The IP address checks are expected to be disabled no later than June 19, 2020. After this date the route Cloud -> DC -> Cloud to access the SUSE update infrastructure in all frameworks and all regions is open. The switch over will happen by region in no particular order. Meaning any time after May 31st, 2020 and before June 19, 2020 you may find regions that are open to the new route while other regions are not yet open to the new traffic routes.
Again, as a reminder, you must update to cloud-regionsrv-client > 9.0.0 by May 31st, 2020.
The Special Cases
First, those still using SLES 11 SP4 instances. We have re-enabled the migration process that provides an ugly, do at your own risk, online migration from SLES 11 SP4 to SLES 12 SP1. This is your last chance to take advantage of this process. On June 1st, 2020 this migration route will be permanently blocked. It is now or never.
If you are running in AWS and you have created your own images additional action may be required. During image creation of AMIs along a certain route, every time when operating directly on the underlying volume, it was possible to loose the billing construct. This effectively turned an on-demand image into a BYOS image. In order to enable the Cloud -> DC -> Cloud traffic routing and to support “bring your own IP” in AWS we need the billing construct to be present. This means that running instances that have access to the update infrastructure but no longer have a billing code will also loose access to the update infrastructure unless they are converted back to on-demand instances. In an effort to help identify such instances we have implemented the “slecompliancereport” utility. This is available in S3 as follows:
for SLES 12 SP1 and later in the SLE 12 release series and
for SLES 15 and later in the SLE 15 release series.
For images created after July 2019 the lost billing construct is no longer an issue.
Now of course you are going to want to know what the slecompliancechecker code does. You can see the details in GitHub. At a high level the code will examine every running instance in a given account in the connected regions, determine if the instance is a SLES instance, and then figure out if the instance is registered to the SUSE operated update infrastructure. If the instance is registered the billing construct will be checked. If there is no billing construct the instance will be reported as out of compliance.

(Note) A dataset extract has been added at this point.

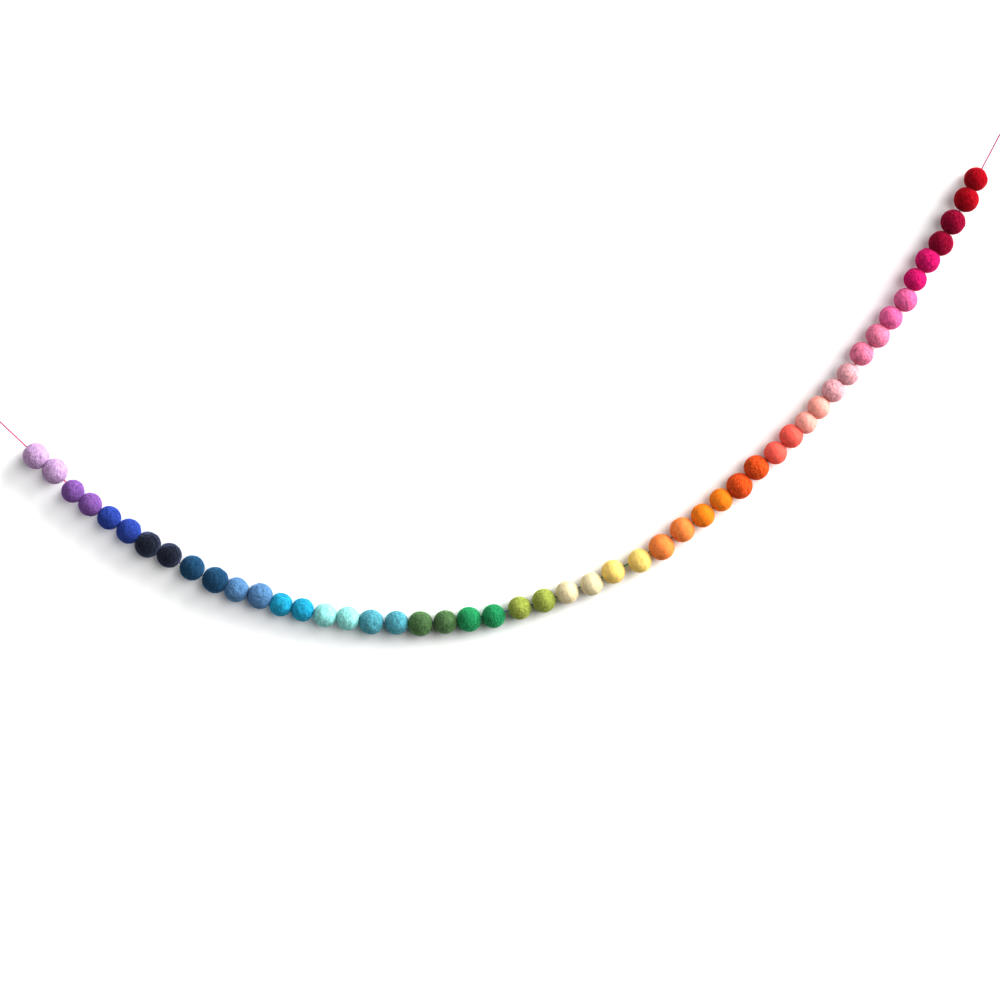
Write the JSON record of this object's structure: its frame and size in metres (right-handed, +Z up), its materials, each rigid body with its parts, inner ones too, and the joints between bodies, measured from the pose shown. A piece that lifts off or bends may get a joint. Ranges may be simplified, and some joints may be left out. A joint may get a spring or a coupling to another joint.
{
  "type": "felt ball garland",
  "caption": "Rainbow string of small round wool felt balls, threaded in colour pairs on one thin thread that hangs in a deep curve, with a knotted hanging loop at each end.",
  "frame": {"origin": "where the higher, right-hand hanging loop hangs: the middle of the thread at the loop's far end", "axes": "+X along the string from the lilac end to the red end, +Y away from the viewer towards the wall, +Z up"},
  "size_m": [0.8733, 0.0216, 0.4479],
  "materials": {
    "felt_lilac": "matt felted wool, lilac",
    "felt_purple": "matt felted wool, purple",
    "felt_royal_blue": "matt felted wool, royal blue",
    "felt_navy": "matt felted wool, navy",
    "felt_petrol": "matt felted wool, petrol",
    "felt_periwinkle": "matt felted wool, periwinkle",
    "felt_turquoise": "matt felted wool, turquoise",
    "felt_mint": "matt felted wool, mint",
    "felt_teal": "matt felted wool, teal",
    "felt_olive": "matt felted wool, olive",
    "felt_emerald": "matt felted wool, emerald",
    "felt_lime": "matt felted wool, lime",
    "felt_cream": "matt felted wool, cream",
    "felt_yellow": "matt felted wool, yellow",
    "felt_light_orange": "matt felted wool, light orange",
    "felt_amber": "matt felted wool, amber",
    "felt_red_orange": "matt felted wool, red orange",
    "felt_coral": "matt felted wool, coral",
    "felt_peach": "matt felted wool, peach",
    "felt_dusty_pink": "matt felted wool, dusty pink",
    "felt_rose": "matt felted wool, rose",
    "felt_orchid": "matt felted wool, orchid",
    "felt_magenta": "matt felted wool, magenta",
    "felt_burgundy": "matt felted wool, burgundy",
    "felt_red": "matt felted wool, red",
    "thread": "twisted cotton thread, dyed in changing colours, mainly pink"
  },
  "bodies": {
    "root": {"ball_01_lilac": "felt_lilac", "ball_02_lilac": "felt_lilac", "ball_03_purple": "felt_purple", "ball_04_purple": "felt_purple", "ball_05_royal_blue": "felt_royal_blue", "ball_06_royal_blue": "felt_royal_blue", "ball_07_navy": "felt_navy", "ball_08_navy": "felt_navy", "ball_09_petrol": "felt_petrol", "ball_10_petrol": "felt_petrol", "ball_11_periwinkle": "felt_periwinkle", "ball_12_periwinkle": "felt_periwinkle", "ball_13_turquoise": "felt_turquoise", "ball_14_turquoise": "felt_turquoise", "ball_15_mint": "felt_mint", "ball_16_mint": "felt_mint", "ball_17_teal": "felt_teal", "ball_18_teal": "felt_teal", "ball_19_olive": "felt_olive", "ball_20_olive": "felt_olive", "ball_21_emerald": "felt_emerald", "ball_22_emerald": "felt_emerald", "ball_23_lime": "felt_lime", "ball_24_lime": "felt_lime", "ball_25_cream": "felt_cream", "ball_26_cream": "felt_cream", "ball_27_yellow": "felt_yellow", "ball_28_yellow": "felt_yellow", "ball_29_light_orange": "felt_light_orange", "ball_30_light_orange": "felt_light_orange", "ball_31_amber": "felt_amber", "ball_32_amber": "felt_amber", "ball_33_red_orange": "felt_red_orange", "ball_34_red_orange": "felt_red_orange", "ball_35_coral": "felt_coral", "ball_36_coral": "felt_coral", "ball_37_peach": "felt_peach", "ball_38_peach": "felt_peach", "ball_39_dusty_pink": "felt_dusty_pink", "ball_40_dusty_pink": "felt_dusty_pink", "ball_41_rose": "felt_rose", "ball_42_rose": "felt_rose", "ball_43_orchid": "felt_orchid", "ball_44_orchid": "felt_orchid", "ball_45_magenta": "felt_magenta", "ball_46_magenta": "felt_magenta", "ball_47_burgundy": "felt_burgundy", "ball_48_burgundy": "felt_burgundy", "ball_49_red": "felt_red", "ball_50_red": "felt_red", "thread": "thread", "loop_left": "thread", "loop_right": "thread"}
  },
  "joints": []
}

For details about the options run
it is also recommended to read the man page
You can also point the compliance checker to a given instance or run the check in only one region.
Knowing the state of your instances is great, of course. But what to do if instances are out of compliance?
Unfortunately this requires downtime and careful consideration of your approach. One way to get there is to start a new instance from the SUSE published on-demand images and then transfer your workload installation and all your configuration to the new instance. This may turn out to be tedious.
The second option is to use the so called “root swap” method. Start a new on-demand instance from a SUSE on-demand image that matches exactly the product and service pack you are running in the out of compliance instance. For example if you are running a SLES 12 SP3 instance (it’s time to upgrade by the way, SLES 12 SP5 has just been released and SLES 12 SP3 has been out of general support for a while) you want to start a new SLES 12 SP3 on-demand instance. Lucky you we are not yet fully enforcing the Life-cycle policy in AWS just yet and you can still launch instances from SLES 12 SP3 on demand images. To find the proper image to use, check out pint. Once you have your new instance up and running, it will need to be running in the same AZ (Availability Zone) as the instance you want to bring back into compliance, you want to stop both instances, the new instance just created from the SUSE on-demand image and the instance you want to bring back into compliance. The next step is to force-detach the root volume on both instances. It is a good idea to label the volumes or write down their ID somewhere to avoid any confusion and mix up during this process. Once the volumes are detached it is possible to graft the root volume from the instance that was out of compliance onto the new on-demand instance by attaching the root volume to the stopped instance you just started from the SUSE on-demand image. You can then terminate the old instance and delete the extra root volume, i.e. the root volume of the instance you started from the SUSE on-demand image. Start the new instance and voila you are done. While you are doing the root volume swap you want to make sure you move any additional storage disks to the new instance, and fix up your IP addresses, if needed. The new instance will have new IP addresses. Once all the other administrative tasks are complete fire up the new instance that you created that now has the root volume from your previously out of compliance instance. For verification you can run slecompliancereport against the new instance and you’ll see it will be reported as compliant.
That’s it in a nutshell. The root-swap can be automated and I’d recommend that in case you have a large fleet of out of compliance instances running.
Remember, after May 31st, 2020 any instances running with cloud-regionsrv-client version less then 9.0.0 or instances that are out of compliance will get cut off from the SUSE operated update infrastructure. With these changes we are finally able to support the Cloud -> DC -> Cloud network path for updates in all frameworks in addition to supporting the “bring your own IP” feature in AWS.